# Any opinions on Milwaukee threader?



## Nosh (Feb 5, 2017)

I have an opportunity to buy a Milwaukee threader for 50% off. It’s been used lightly for one year. Has anyone tried it out? I’m guessing it’s not as heavy duty as the 700 but I do like the idea of cordless.


----------



## sparky (Jan 8, 2014)

Nosh said:


> I have an opportunity to buy a Milwaukee threader for 50% off. It’s been used lightly for one year. Has anyone tried it out? I’m guessing it’s not as heavy duty as the 700 but I do like the idea of cordless.


I have no clue about it,I would guess it would do ok up to 1”,but over that I’d say it wouldn’t thread very long


----------



## Logtec (Jun 3, 2018)

Buy it. If you don’t like it or need it flip
It


----------



## skoronesa (Oct 27, 2015)

So you're going to go through the hassle of dealing with a tri-stand and an oiler BUT running an extension cord is just too much trouble?
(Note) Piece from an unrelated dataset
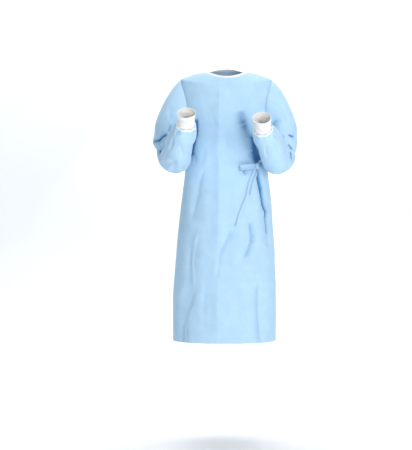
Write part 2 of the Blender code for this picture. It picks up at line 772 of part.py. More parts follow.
def waist_tie(collection):
    """The tie's stretches that show: the wrapped one, the knot, two bow loops and two tails."""
    wrap = [stop._replace(place=math.radians(stop.place)) for stop in WRAP]
    tie_strip("tie_wrap", wrap, WRAP_STEPS, collection)
    for name, stops in TAILS.items():
        placed = [stop._replace(place=front_angle(stop.place, stop.z)) for stop in stops]
        tie_strip(name, placed, TAIL_STEPS, collection)
    for name, loop in LOOPS.items():
        tie_loop(name, loop, collection)
    tie_knot(collection)


def main():
    for old in list(bpy.data.objects):
        bpy.data.objects.remove(old)
    collection = bpy.data.collections.new("medical_gown")
    bpy.context.scene.collection.children.link(collection)
    front = front_panel(collection)
    backs = back_panels(collection)
    neck_binding(collection, front, backs)
    for arm in ARMS:
        sleeve(arm, collection)
    waist_tie(collection)


main()
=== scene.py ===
"""The looks of a surgical gown in its worn shape: nonwoven panels, knit cuffs, neck binding and waist tie.

Metres, +Z up. The front faces -Y and the wearer's left is +X. Each cloth piece is a thin shell on the form of
its CAD node, with its creases laid as soft troughs and ridges.
"""

import math
from collections import namedtuple

import bmesh
import bpy
import numpy as np
from mathutils import Matrix, Vector


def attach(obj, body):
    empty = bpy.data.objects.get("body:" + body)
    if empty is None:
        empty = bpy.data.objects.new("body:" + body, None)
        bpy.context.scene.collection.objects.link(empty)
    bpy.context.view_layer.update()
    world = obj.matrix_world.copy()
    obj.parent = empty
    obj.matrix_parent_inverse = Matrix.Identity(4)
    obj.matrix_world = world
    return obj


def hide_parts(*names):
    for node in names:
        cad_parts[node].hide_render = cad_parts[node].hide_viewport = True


bl_info = {
    "name": "Surgical gown",
    "version": (1, 0, 0),
    "blender": (4, 5, 0),
    "location": "View3D > Sidebar > Gown",
    "description": "Builds the cloth, knit, binding, tie and sewing of a surgical gown",
    "category": "Object",
}

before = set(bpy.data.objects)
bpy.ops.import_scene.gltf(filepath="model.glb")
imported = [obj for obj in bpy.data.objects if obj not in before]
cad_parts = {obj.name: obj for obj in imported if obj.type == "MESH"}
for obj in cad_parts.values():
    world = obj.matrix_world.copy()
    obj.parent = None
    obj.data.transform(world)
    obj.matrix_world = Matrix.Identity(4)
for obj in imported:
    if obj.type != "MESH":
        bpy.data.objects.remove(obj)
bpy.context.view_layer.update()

# Body of the gown, by level: heights at the side, centre front and centre back, half width, depth ahead of
# and behind the shoulder line, squareness of the outline and its shift to the wearer's left
Section = namedtuple(
    "Section", "side_z front_z back_z half_width front_depth back_depth squareness shift"
)
BODY = (
    Section(-1.130, -1.130, -1.130, 0.2180, 0.176, 0.186, 2.25, -0.007),
    Section(-0.970, -0.970, -0.970, 0.2180, 0.170, 0.180, 2.25, -0.007),
    Section(-0.800, -0.800, -0.800, 0.2105, 0.161, 0.170, 2.30, -0.004),
    Section(-0.630, -0.630, -0.630, 0.1980, 0.151, 0.158, 2.35, -0.001),
    Section(-0.500, -0.500, -0.500, 0.1845, 0.143, 0.145, 2.40, 0.001),
    Section(-0.410, -0.410, -0.410, 0.1745, 0.138, 0.133, 2.40, 0.001),
    Section(-0.330, -0.330, -0.330, 0.1760, 0.141, 0.130, 2.40, 0.000),
    Section(-0.245, -0.247, -0.243, 0.1810, 0.140, 0.132, 2.40, 0.000),
    Section(-0.150, -0.158, -0.142, 0.1880, 0.129, 0.133, 2.30, 0.000),
    Section(-0.080, -0.106, -0.067, 0.1970, 0.112, 0.125, 2.05, 0.000),
    Section(-0.033, -0.070, -0.024, 0.1940, 0.099, 0.110, 2.00, 0.000),
    Section(-0.014, -0.052, -0.004, 0.1560, 0.094, 0.098, 1.90, 0.000),
    Section(-0.003, -0.040, 0.008, 0.1210, 0.090, 0.088, 1.95, 0.000),
    Section(0.002, -0.031, 0.018, 0.0930, 0.086, 0.080, 2.00, 0.001),
)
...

How often are you threading one or two joints where running a cord makes it that much more of a pita? I could understand if you're fixing a bent cur stop or yard hydrant in the middle of a field it would be nice, but at that point just use a hand threader for the one joint. 

I can't imagine this cordless threader is cheaper than a used 700. And surely this cordless threader is a lot of plastic versus an all metal 700.


----------